Un autre exemple du haut degré de développement de la culture est la variété et la qualité des formes artistiques pratiquées par les Minoens. Les trouvailles de poterie révèlent une large gamme de récipients allant de fins gobelets à de grands pots de stockage (pithoi). Les céramiques étaient d'abord façonnées à la main, puis de plus en plus souvent faites sur la roue du potier. En ce qui concerne la décoration, il y eut une progression des dessins géométriques fluides dans les objets en céramique de Kamarès à des représentations naturalistes vives de fleurs, de plantes et de vie marine dans les styles floraux et marins ultérieurs.

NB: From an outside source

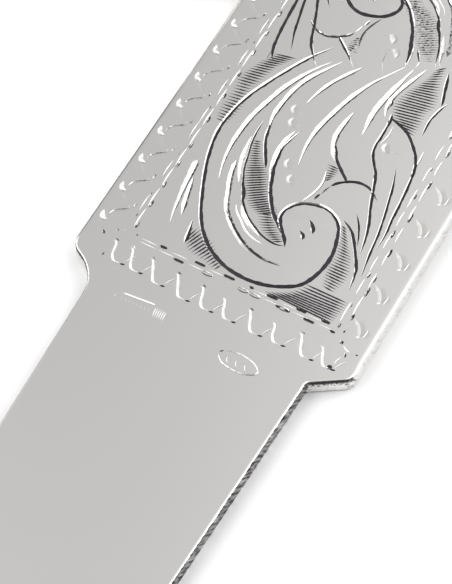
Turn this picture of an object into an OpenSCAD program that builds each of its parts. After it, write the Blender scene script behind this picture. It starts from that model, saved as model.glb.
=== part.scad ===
// Flat silver baby rattle: an engraved head and a plain tapering handle sawn from one sheet,
// with round bells hung on jump rings from wire loops soldered round the arched head.
// The long axis lies along X with the bells towards +X, and the back face rests on Z = 0.

/* [Plate] */
// Thickness of the silver sheet
plate_t = 1.6; // [1:0.1:2]
// Width of the engraved head
head_w = 24.3; // [20:1:30]
// Straight length of the head, from the shoulder to the arch
head_straight = 30; // [26:1:40]
// Distance of the left corner's centre from the shoulder
left_corner_x = 0.9; // [0:0.1:2]
// Radius of the head's left corner
left_corner_r = 1.5; // [1:0.1:2.4]
// Turn of the outline round the left corner, in degrees
left_turn = 60; // [50:1:75]
// Radius of the hollow under the left shoulder
left_hollow_r = 3.5; // [0.3:0.1:3.6]
// Distance of the right corner's centre from the shoulder
right_corner_x = 0.2; // [0:0.1:2]
// Radius of the head's right corner
right_corner_r = 1.3; // [1:0.1:2.4]
// Turn of the outline round the right corner, in degrees
right_turn = 57; // [50:1:75]
// Radius of the hollow under the right shoulder
right_hollow_r = 0.5; // [0.3:0.1:3.6]
// Length of the handle, from the shoulder to its round end
handle_len = 62; // [50:1:75]
// Radius of the handle's round end
handle_end_r = 7.5; // [6.5:0.1:7.8]
// Taper of each side of the handle, in degrees
handle_taper = 1.9; // [1:0.1:2]

/* [Loops and rings] */
// Mean radius of a soldered wire loop
loop_r = 1; // [0.9:0.05:1.1]
// Diameter of the loop wire
loop_wire = 0.7; // [0.6:0.05:0.8]
// Distance from the plate's edge to a loop's centre
loop_out = 0.95; // [0.85:0.05:1.1]
// Mean radius of a jump ring
ring_r = 2.6; // [2.4:0.1:3]
// Diameter of the jump ring wire
ring_wire = 0.8; // [0.6:0.05:0.9]
// Mean radius of the ribbon ring on the handle
ribbon_r = 7; // [6:0.5:9]
// Diameter of the ribbon ring wire
ribbon_wire = 0.9; // [0.7:0.05:1]

/* [Bells] */
// Number of bells round the arch
bell_count = 5; // [2:1:5]
// Outer radius of a bell
bell_r = 5.5; // [5:0.1:5.8]
// Wall of a bell
bell_wall = 0.5; // [0.4:0.05:0.7]
// Distance from a bell's centre to the centre of its loop
bell_reach = 6.35; // [6.3:0.05:6.6]
// Width of the sound slot
slot_w = 1; // [0.6:0.1:1.4]
// Diameter of the round hole at each end of the slot
slot_hole = 2.2; // [1.6:0.1:2.6]
// Angle from the slot's middle to each end, in degrees
slot_spread = 55; // [40:5:60]
// Width of the half-round seam band
band_w = 0.7; // [0.4:0.1:1]
// Diameter of the loose pellet
pellet_d = 3.2; // [2.8:0.1:4]

/* [Hidden] */
$fn = 64;
corner_steps = 8;
half_head = head_w / 2;
arch_x = head_straight;
loop_z = loop_r + loop_wire / 2;
loop_arm = half_head + loop_out;
bell_arm = loop_arm + 2 * ring_r;
bell_tilt = asin((bell_r - loop_z) / bell_reach);
pellet_orbit = bell_r - bell_wall - pellet_d / 2 - 0.05;
cut_size = 4 * bell_r;
handle_loop_x = -handle_len - loop_out;
ribbon_tilt = asin((loop_z - ribbon_wire / 2) / (2 * ribbon_r));

end_x = handle_end_r - handle_len;
// The round end is a hair fuller than the sides, so that the two cross and don't only touch
full_end_r = handle_end_r + 0.01;
half_handle = handle_end_r / cos(handle_taper) - end_x * tan(handle_taper);
side_normal = [-sin(handle_taper), cos(handle_taper)];

// The whole rattle is centred on the origin
x_high = arch_x + bell_arm + bell_reach * cos(bell_tilt) + bell_r;
x_low = handle_loop_x - 2 * ribbon_r * cos(ribbon_tilt) - ribbon_wire / 2;
x_middle = (x_high + x_low) / 2;

BELLS = [1 : bell_count];

// Direction of a bell round the arch: the first points to +Y and the last to -Y
function bell_angle(i) = 90 - 180 * (i - 1) / (bell_count - 1);

function arc(centre, r, from, to) = [
    for (k = [0 : corner_steps])
        let (a = from + (to - from) * k / corner_steps)
            centre + r * [cos(a), sin(a)]
];

function mirrored(points) = [
    for (k = [len(points) - 1 : -1 : 0]) [points[k][0], -points[k][1]]
];

// Centre of the hollow that touches the shoulder line and the handle's side line
function hollow_at(corner, corner_r, turn, r) =
    let (
        normal = [cos(90 + turn), sin(90 + turn)],
        a = normal * corner + corner_r + r,
        b = half_handle * cos(handle_taper) + r,
        det = normal[0] * side_normal[1] - normal[1] * side_normal[0]
    )
    [
        (a * side_normal[1] - b * normal[1]) / det,
        (b * normal[0] - a * side_normal[0]) / det
    ];

// One side of the plate, from the handle's end to the start of the arch
function flank(corner_x, corner_r, turn, hollow_r) =
    let (
        corner = [corner_x, half_head - corner_r],
        hollow = hollow_at(corner, corner_r, turn, hollow_r)
    )
    concat(
        [[end_x, 0] + handle_end_r * side_normal],
        arc(hollow, -hollow_r, 90 + handle_taper, 90 + turn),
        arc(corner, corner_r, 90 + turn, 90),
        [[arch_x, half_head]]
    );

// A closed ring of round wire, lying flat with its centre at the origin
module wire_ring(r, wire) {
    rotate_extrude($fn = 180) translate([r, 0]) circle(d = wire);
}

module centred() {
    translate([-x_middle, 0, 0]) children();
}

// The arm of bell i: local X points outwards from the arch's centre
module on_arm(i, x = 0, z = 0) {
    centred() translate([arch_x, 0, 0]) rotate([0, 0, bell_angle(i)])
        translate([x, 0, z]) children();
}

// A bell's own frame: its centre, with X from its loop towards its slot
module in_bell(i) {
    on_arm(i, bell_arm, loop_z) rotate([0, -bell_tilt, 0])
        translate([bell_reach, 0, 0]) children();
}

module plate() {
    left = flank(left_corner_x, left_corner_r, left_turn, left_hollow_r);
    right = flank(right_corner_x, right_corner_r, right_turn, right_hollow_r);
    color("silver") centred() union() {
        linear_extrude(height = plate_t) polygon(concat(left, mirrored(right)));
        translate([end_x, 0, 0]) cylinder(r = full_end_r, h = plate_t);
        translate([arch_x, 0, 0]) cylinder(r = half_head, h = plate_t);
    }
}

// Loops stand upright, and are filed to sit on the plate's edge
module head_loop(i) {
    color("silver") difference() {
        on_arm(i, loop_arm, loop_z) rotate([90, 0, 0]) wire_ring(loop_r, loop_wire);
        centred() translate([arch_x, 0, -1]) cylinder(r = half_head, h = plate_t + 1);
    }
}

module handle_loop() {
    color("silver") difference() {
        centred() translate([handle_loop_x, 0, loop_z]) rotate([90, 0, 0])
            wire_ring(loop_r, loop_wire);
        centred() translate([end_x, 0, -1]) cylinder(r = full_end_r, h = plate_t + 1);
    }
}

module ribbon_ring() {
    color("silver") centred() translate([handle_loop_x, 0, loop_z])
        rotate([0, -ribbon_tilt, 0]) translate([-ribbon_r, 0, 0])
            wire_ring(ribbon_r, ribbon_wire);
}

module jump_ring(i) {
    color("silver") on_arm(i, loop_arm + ring_r, loop_z) wire_ring(ring_r, ring_wire);
}

module bell_loop(i) {
    color("silver") in_bell(i) difference() {
        translate([-bell_reach, 0, 0]) rotate([90, 0, 0]) wire_ring(loop_r, loop_wire);
        sphere(r = bell_r);
    }
}

module bell_shell() {
    difference() {
        sphere(r = bell_r);
        sphere(r = bell_r - bell_wall);
    }
}

module bell_cap(i) {
    color("gainsboro") in_bell(i) difference() {
        bell_shell();
        translate([0, -cut_size / 2, -cut_size / 2]) cube(cut_size);
    }
}

module bell_bowl(i) {
    color("gainsboro") in_bell(i) difference() {
        rotate([0, 0, 180]) bell_shell();
        translate([-cut_size, -cut_size / 2, -cut_size / 2]) cube(cut_size);
        translate([bell_r * cos(slot_spread), -cut_size / 2, -slot_w / 2])
            cube([cut_size, cut_size, slot_w]);
        for (side = [-1, 1])
            rotate([0, 0, side * slot_spread]) rotate([0, 90, 0])
                cylinder(d = slot_hole, h = cut_size);
    }
}

// The band is half-round wire, bored to sit on the seam
module bell_band(i) {
    color("silver") in_bell(i) rotate([0, 90, 0]) difference() {
        wire_ring(bell_r, band_w);
        cylinder(r = bell_r, h = 2 * band_w, center = true, $fn = 180);
    }
}

// The pellet lies at the lowest point inside its bell
module bell_pellet(i) {
    color("dimgray") on_arm(i, bell_arm + bell_reach * cos(bell_tilt), bell_r - pellet_orbit)
        sphere(d = pellet_d);
}

plate();
handle_loop();
ribbon_ring();
for (i = BELLS) {
    head_loop(i);
    jump_ring(i);
    bell_loop(i);
    bell_cap(i);
    bell_bowl(i);
    bell_band(i);
    bell_pellet(i);
}
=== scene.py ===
"""Looks of the flat silver baby rattle: an engraved plate, wire loops and rings, and round bells."""

import math

import bpy
import numpy as np
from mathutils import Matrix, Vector
from mathutils.geometry import delaunay_2d_cdt


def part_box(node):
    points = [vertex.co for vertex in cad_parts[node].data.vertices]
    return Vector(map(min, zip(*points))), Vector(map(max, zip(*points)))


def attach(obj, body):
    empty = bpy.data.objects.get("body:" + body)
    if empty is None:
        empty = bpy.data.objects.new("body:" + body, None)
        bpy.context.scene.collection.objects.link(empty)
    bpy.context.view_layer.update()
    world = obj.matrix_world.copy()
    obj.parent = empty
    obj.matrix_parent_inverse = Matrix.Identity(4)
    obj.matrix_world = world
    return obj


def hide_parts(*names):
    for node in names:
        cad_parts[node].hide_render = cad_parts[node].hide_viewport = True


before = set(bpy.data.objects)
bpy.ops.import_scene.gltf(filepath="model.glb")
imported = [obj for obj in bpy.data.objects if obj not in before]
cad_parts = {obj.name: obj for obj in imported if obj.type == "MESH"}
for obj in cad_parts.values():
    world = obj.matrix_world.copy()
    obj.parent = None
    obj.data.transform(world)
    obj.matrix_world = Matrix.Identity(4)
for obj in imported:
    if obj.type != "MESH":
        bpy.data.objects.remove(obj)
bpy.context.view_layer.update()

# ---------------------------------------------------------------- sizes, in millimetres
MM = 0.001
HEAD_STRAIGHT = 30.0
HANDLE_LENGTH = 62.0
HANDLE_END_R = 7.5
HANDLE_TAPER = math.radians(1.9)
LEFT_SHOULDER = {"centre": 0.9, "r": 1.5, "turn": math.radians(60), "hollow": 3.5}
RIGHT_SHOULDER = {"centre": 0.2, "r": 1.3, "turn": math.radians(57), "hollow": 0.5}
# The face rolls off over this distance to the edge, faster and faster
ROLL_OFF = 0.45
ROLL_POWER = 3.7
ROLL_BENDS = np.radians([0, 2, 5, 10, 20, 35, 50, 65, 80, 90])
BACK_ROUNDING = 0.25
BACK_BENDS = np.radians([90, 65, 40, 18, 0])
# How wide both roundings are, as a share: on the handle, on the head and at the shoulders
HANDLE_ROLL = 0.6
HEAD_ROLL = 1.1
SHOULDER_ROLL = 0.35
# Within SHOULDER_REACH of the shoulders, the outline counts as shoulder by how much its normal
# faces the handle, times SHOULDER_GAIN and less SHOULDER_OFFSET
SHOULDER_REACH = 3
SHOULDER_GAIN = 2.5
SHOULDER_OFFSET = 0.9
# Darkness painted into the edge's colour, by the depth below the face: on the handle filed tarnish
# together with a painted dark reflection, grey all over, and at the shoulders one band of painted dark
# reflection under the rim
FILED_AND_PAINTED_REFLECTION_DEPTHS = [0.02, 0.08, 1.35, 1.5, 1.6]
FILED_TARNISH_AND_PAINTED_REFLECTION = [0, 0.86, 0.84, 0.6, 0.2]
PAINTED_REFLECTION_BAND_DEPTHS = [0.04, 0.12, 0.5, 0.75]
PAINTED_REFLECTION_BAND = [0, 1, 1, 0.04]
# The share of the handle's filed tarnish and painted dark reflection that the head's edge keeps
HEAD_FILED_AND_PAINTED_REFLECTION = 0.08

PLATE_LOW, PLATE_HIGH = (np.array(corner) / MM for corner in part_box("plate"))
HALF_HEAD = PLATE_HIGH[1]
THICKNESS = PLATE_HIGH[2] - PLATE_LOW[2]
ARCH_X = PLATE_HIGH[0] - HALF_HEAD
SHOULDER_X = ARCH_X - HEAD_STRAIGHT
END_X = SHOULDER_X - HANDLE_LENGTH + HANDLE_END_R


# ---------------------------------------------------------------- the plate's outline
def arc(centre, r, start, stop, step=0.15):
    """Points on a circle round centre, from angle start to angle stop, about step apart."""
    count = max(6, int(abs(r * (stop - start)) / step))
    a = np.linspace(start, stop, count)
    return np.stack([centre[0] + r * np.cos(a), centre[1] + r * np.sin(a)], axis=1)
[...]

Les formes courantes de poterie comprennent des amphores à trois poignées, de grandes cruches à bec, des récipients ronds munis d'un faux bec, des gobelets, des petites boîtes à couvercles et des récipients rituels avec poignées en forme de huit. Ils utilisèrent également la pierre pour produire de tels types de récipients et des rhyta (vases rituels pour verser des libations, souvent sous la forme de têtes d'animaux).

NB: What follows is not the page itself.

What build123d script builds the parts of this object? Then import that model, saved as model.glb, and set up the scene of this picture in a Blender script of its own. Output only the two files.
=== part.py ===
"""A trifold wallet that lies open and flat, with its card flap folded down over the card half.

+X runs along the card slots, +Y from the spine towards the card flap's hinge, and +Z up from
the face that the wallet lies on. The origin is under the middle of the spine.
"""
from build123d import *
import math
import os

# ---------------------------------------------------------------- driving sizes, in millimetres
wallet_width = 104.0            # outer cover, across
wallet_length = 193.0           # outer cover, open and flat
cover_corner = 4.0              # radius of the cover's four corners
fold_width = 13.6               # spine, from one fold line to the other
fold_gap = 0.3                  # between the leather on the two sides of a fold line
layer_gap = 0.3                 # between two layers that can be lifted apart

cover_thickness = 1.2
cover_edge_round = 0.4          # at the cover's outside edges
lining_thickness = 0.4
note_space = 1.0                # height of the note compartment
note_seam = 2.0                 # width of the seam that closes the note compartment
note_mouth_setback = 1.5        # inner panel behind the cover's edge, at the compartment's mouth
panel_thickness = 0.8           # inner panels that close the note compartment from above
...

La sculpture à grande échelle n'a pas survécu, mais il y a beaucoup de figurines en bronze et autres matériaux. Les premiers types d'argile montrent les tenues vestimentaires de l'époque avec des hommes (de couleur rouge) portant des pagnes ceinturés et des femmes (de couleur blanche) dans de longues robes fluides et des vestes ouvertes. Un acrobate en ivoire qui saute et la déesse-serpent en faïence mentionnée précédemment sont des œuvres remarquables qui révèlent l'amour minoen de capturer les personnes comme prises sur le vif en pleine activité.

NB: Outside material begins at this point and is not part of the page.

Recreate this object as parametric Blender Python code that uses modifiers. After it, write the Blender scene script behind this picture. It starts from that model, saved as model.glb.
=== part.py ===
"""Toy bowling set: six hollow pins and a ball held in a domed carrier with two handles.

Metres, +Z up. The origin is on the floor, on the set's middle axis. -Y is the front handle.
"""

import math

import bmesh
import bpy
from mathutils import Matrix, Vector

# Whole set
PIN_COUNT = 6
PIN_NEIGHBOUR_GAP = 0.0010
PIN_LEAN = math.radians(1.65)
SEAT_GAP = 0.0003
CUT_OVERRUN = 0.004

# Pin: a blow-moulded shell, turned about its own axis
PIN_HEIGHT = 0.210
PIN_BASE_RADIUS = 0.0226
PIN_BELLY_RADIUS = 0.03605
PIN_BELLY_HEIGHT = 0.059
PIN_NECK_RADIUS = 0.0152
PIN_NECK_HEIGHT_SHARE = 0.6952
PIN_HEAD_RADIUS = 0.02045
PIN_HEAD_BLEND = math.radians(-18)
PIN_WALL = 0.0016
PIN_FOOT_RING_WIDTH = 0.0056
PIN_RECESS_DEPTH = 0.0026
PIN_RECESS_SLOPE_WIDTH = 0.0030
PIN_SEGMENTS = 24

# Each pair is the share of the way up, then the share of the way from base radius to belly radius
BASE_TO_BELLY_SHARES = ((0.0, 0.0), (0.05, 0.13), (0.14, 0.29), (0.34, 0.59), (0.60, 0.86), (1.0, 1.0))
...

De magnifiques fresques provenant des murs, des plafonds et des planchers des palais révèlent également l'amour des Minoens pour la mer et la nature et donnent un aperçu des pratiques religieuses, communautaires et funéraires. Les sujets varient d'une taille miniature à une taille plus grande que nature. Les Minoens furent l'une des premières cultures à peindre des paysages naturels sans aucun être humain présent dans la scène; telle était leur admiration pour la nature. Les animaux, eux aussi, étaient souvent représentés dans leur habitat naturel, par exemple les singes, les oiseaux, les dauphins et les poissons. Bien que les fresques minoennes soient souvent encadrées de bordures décoratives de motifs géométriques, la fresque principale elle-même, parfois, dépassait les limites conventionnelles telles que les coins et couvrait plusieurs murs d'une seule pièce, semblant envelopper le spectateur.
Contacts en mer Égée
Les Minoens, en tant que culture maritime, étaient également en contact avec des peuples étrangers dans toute la mer Égée, comme en témoignent les influences du Proche-Orient et de l'Égypte dans leurs premiers arts mais aussi dans le commerce d'exportation ultérieur, notamment l'échange de poteries et de produits alimentaires tels que l'huile et le vin en échange d'objets précieux et de matériaux tels que le cuivre de Chypre et d'Attique et l'ivoire d'Égypte. Plusieurs îles de la mer Égée, notamment dans les Cyclades, présentent les caractéristiques d'une économie et d'une structure politique centrée sur le palais, comme on le voit en Crète, tandis que les artistes minoens, en particulier les peintres de fresques, exportèrent leurs compétences dans les palais royaux d'Égypte et du Levant.
Déclin
Les raisons de la disparition de la civilisation minoenne continuent d'être débattues. Les palais et les colonies montrent des preuves d'incendie et de destruction vers 1450 AEC mais pas à Knossos (qui fut détruit peut-être un siècle plus tard). La montée de la civilisation mycénienne au milieu du 2ème millénaire AEC sur le continent grec et la preuve de leur influence culturelle sur l'art et le commerce minoens ultérieurs en font la cause la plus probable. Cependant, d'autres suggestions incluent les tremblements de terre et l'activité volcanique accompagnée de tsunami. L'éruption de Théra (l'île actuelle de Santorin) a peut-être été particulièrement importante, bien que la date exacte de cette éruption cataclysmique soit contestée et, par conséquent, son lien avec la fin de la période minoenne reste incertain. Le scénario le plus probable était probablement un mélange fatal de désastre environnemental et de rivalité dans l'accès aux richesses qui affaiblirent la structure de la société, qui fut ensuite exploitée par les envahisseurs Mycéniens. Quelle que soit la cause, la plupart des sites minoens furent abandonnés en 1200 AEC et la Crète ne reviendrait jouer un rôle dans l'histoire de la méditerranée qu'au VIIIe siècle AEC quand elle fut colonisée par les Grecs archaïques.